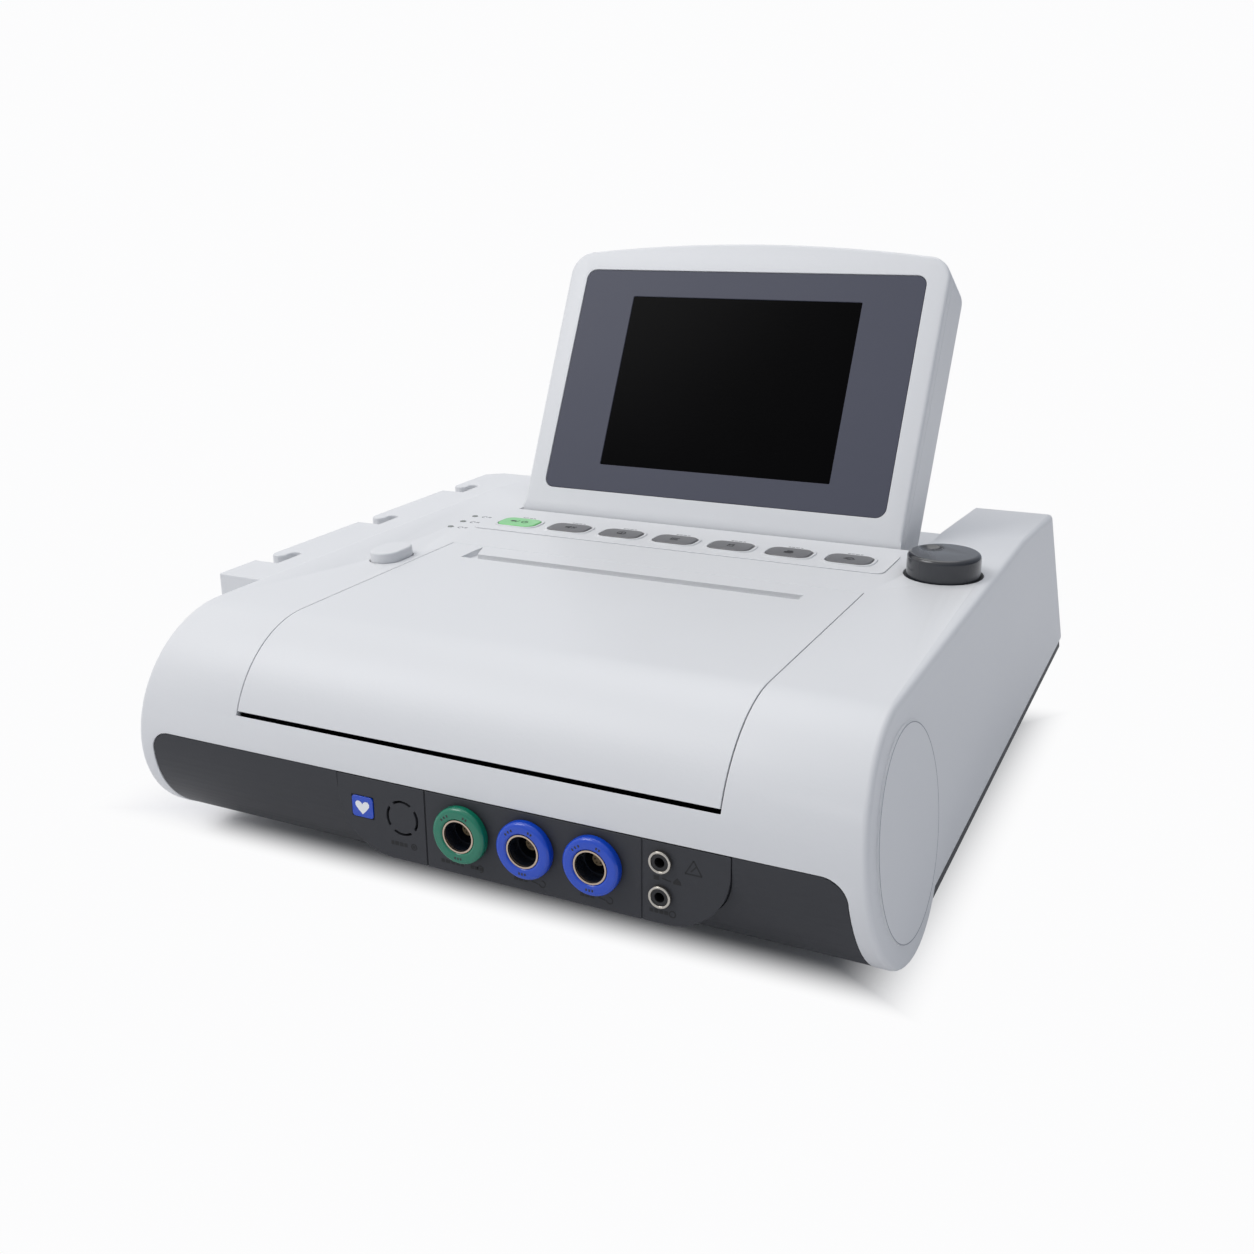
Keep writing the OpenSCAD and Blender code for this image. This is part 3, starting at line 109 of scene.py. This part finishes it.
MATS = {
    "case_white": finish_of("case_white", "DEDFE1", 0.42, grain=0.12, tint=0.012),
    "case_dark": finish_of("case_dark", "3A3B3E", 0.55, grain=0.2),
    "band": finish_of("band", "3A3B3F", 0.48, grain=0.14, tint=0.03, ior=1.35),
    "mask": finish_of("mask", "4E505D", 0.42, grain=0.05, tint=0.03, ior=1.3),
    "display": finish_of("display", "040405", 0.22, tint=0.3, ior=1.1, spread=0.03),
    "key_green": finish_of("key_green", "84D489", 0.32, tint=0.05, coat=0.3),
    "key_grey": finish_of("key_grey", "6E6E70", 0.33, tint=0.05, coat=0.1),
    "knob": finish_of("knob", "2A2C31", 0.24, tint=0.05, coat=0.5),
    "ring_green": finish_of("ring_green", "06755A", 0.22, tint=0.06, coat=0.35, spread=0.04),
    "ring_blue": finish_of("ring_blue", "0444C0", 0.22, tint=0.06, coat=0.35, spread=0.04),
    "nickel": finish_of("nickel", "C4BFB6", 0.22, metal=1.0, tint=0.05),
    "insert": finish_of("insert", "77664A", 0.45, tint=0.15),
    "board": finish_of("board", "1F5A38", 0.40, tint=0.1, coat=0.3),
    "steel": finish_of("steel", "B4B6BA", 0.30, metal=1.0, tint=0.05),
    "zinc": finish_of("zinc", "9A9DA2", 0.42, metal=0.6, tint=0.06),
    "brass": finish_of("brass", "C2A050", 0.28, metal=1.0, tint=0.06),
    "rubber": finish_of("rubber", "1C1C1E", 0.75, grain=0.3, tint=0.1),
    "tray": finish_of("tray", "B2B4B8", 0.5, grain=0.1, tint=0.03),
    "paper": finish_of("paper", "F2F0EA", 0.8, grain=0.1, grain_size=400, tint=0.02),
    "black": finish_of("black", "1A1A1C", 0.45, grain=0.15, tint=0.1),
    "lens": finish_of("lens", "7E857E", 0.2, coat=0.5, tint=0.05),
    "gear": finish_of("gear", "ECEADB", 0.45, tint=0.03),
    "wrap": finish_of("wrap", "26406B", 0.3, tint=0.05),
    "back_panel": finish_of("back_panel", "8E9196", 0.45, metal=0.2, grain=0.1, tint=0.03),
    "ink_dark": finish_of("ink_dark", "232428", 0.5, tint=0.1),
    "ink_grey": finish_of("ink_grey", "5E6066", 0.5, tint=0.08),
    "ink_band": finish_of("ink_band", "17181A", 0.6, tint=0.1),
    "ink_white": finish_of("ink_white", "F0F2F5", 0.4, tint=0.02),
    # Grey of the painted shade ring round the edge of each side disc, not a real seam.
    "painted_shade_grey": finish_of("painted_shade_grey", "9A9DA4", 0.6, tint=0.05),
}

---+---

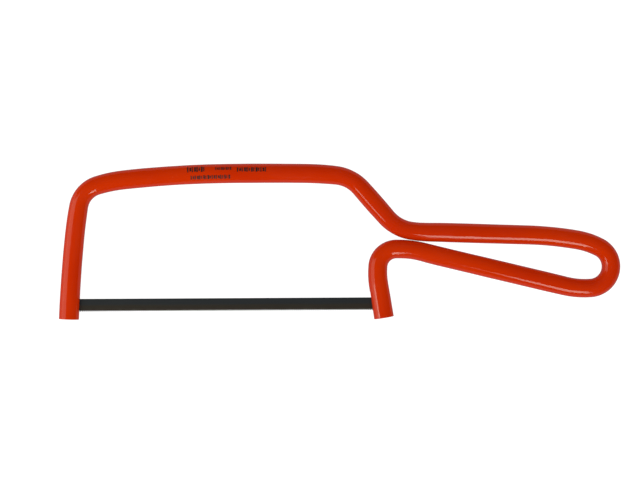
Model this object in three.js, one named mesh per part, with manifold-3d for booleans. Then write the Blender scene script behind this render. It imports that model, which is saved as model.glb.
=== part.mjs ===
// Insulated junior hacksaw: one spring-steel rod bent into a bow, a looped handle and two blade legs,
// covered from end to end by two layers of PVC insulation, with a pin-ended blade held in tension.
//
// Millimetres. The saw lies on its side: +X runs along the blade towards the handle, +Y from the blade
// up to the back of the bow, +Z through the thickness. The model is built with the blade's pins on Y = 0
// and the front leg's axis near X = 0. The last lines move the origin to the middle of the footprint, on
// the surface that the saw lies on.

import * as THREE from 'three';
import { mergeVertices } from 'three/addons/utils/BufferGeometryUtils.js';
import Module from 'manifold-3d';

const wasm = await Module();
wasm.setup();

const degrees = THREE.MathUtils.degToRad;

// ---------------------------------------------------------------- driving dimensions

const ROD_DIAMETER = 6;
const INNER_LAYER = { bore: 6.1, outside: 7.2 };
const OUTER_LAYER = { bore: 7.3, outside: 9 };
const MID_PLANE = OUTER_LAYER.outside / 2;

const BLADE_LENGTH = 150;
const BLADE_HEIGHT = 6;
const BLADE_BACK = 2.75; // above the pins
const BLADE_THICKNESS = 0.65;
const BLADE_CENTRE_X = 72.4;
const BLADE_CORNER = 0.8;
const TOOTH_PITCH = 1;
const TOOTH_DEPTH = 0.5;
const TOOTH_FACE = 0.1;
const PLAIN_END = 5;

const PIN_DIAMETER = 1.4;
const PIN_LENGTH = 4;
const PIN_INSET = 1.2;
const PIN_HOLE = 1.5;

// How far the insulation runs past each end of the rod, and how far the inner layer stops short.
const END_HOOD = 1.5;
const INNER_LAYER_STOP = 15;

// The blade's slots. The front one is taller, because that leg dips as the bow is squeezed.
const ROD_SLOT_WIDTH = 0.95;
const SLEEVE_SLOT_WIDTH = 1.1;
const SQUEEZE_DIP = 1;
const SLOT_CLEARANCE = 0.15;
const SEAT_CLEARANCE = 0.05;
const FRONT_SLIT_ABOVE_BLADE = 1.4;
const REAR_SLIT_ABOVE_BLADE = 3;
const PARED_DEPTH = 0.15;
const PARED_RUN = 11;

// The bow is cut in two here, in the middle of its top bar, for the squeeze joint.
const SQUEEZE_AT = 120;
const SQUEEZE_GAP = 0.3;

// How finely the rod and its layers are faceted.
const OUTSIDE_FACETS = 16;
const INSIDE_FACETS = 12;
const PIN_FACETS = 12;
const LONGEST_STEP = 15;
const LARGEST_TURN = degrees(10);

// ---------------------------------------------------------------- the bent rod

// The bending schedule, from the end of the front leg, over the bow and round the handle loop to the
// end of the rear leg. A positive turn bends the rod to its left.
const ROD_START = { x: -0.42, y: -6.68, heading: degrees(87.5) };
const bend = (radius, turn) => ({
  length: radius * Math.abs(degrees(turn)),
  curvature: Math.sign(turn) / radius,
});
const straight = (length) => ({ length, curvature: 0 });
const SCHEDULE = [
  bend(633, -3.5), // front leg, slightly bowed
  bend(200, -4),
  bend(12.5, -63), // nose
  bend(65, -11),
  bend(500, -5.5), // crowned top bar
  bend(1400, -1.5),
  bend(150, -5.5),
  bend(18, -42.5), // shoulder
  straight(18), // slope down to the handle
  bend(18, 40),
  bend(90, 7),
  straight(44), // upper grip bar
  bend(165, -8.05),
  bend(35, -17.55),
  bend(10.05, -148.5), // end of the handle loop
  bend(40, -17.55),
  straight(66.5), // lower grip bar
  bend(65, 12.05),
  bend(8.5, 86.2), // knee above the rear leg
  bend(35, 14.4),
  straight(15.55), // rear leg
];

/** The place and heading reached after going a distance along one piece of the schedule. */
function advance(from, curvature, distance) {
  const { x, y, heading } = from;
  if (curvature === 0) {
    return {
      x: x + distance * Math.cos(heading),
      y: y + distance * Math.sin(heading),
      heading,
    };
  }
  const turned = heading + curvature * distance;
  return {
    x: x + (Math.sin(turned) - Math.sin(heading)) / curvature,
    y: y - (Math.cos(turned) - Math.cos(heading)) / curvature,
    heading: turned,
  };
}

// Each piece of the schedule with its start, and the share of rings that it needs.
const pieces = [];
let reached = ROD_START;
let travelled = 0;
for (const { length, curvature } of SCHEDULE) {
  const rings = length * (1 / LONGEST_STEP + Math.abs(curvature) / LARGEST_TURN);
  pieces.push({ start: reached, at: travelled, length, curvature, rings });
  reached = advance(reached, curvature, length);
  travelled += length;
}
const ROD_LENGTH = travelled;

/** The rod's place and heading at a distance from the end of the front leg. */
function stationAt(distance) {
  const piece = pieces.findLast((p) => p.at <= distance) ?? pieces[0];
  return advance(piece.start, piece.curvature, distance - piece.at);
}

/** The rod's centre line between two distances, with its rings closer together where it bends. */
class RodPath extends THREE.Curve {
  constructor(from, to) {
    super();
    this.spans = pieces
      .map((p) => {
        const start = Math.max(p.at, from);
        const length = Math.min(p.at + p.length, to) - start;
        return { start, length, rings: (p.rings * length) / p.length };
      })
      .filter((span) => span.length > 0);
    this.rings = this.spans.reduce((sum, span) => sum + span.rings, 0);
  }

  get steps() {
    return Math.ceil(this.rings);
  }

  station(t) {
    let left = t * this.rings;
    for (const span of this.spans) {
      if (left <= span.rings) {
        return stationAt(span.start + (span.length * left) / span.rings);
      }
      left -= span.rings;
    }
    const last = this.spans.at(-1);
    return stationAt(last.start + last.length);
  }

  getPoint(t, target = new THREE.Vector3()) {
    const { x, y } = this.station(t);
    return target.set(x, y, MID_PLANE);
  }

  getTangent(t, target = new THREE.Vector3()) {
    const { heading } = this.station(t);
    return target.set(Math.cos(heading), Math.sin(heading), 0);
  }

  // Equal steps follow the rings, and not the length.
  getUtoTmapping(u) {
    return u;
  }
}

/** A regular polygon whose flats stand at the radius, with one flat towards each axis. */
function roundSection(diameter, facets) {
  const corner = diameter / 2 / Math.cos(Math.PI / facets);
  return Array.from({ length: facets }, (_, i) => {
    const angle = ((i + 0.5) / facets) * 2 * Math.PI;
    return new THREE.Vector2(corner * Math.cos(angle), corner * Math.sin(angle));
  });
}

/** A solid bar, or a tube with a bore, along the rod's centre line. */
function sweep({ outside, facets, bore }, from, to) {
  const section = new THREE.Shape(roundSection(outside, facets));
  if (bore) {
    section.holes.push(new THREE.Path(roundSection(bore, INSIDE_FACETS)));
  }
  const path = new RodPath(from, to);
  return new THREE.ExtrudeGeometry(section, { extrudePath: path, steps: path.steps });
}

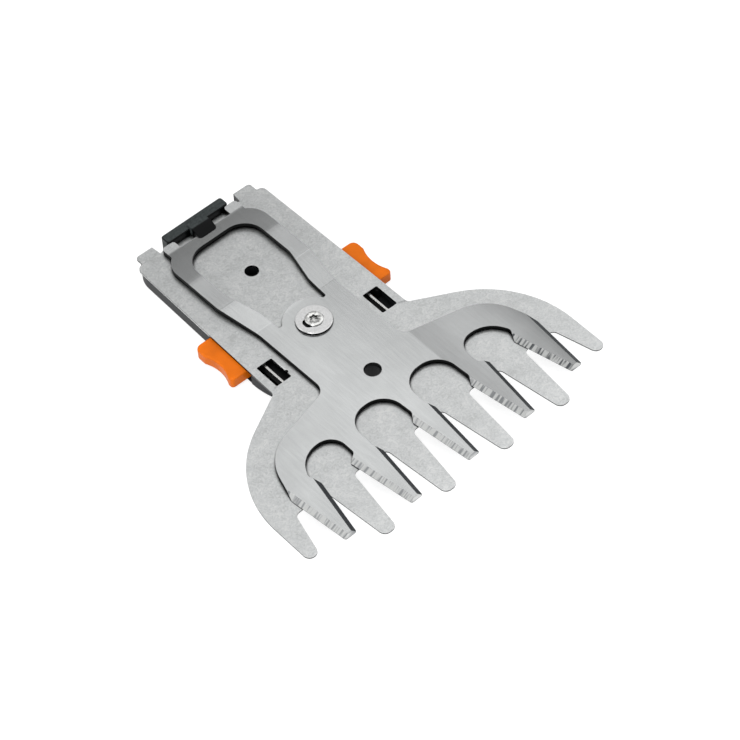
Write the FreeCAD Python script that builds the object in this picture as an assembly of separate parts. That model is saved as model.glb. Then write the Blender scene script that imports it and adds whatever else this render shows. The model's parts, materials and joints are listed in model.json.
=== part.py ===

---+---

Given instruction: State the count of lines that contain the string "render". Nothing else is needed.

Complete output: 2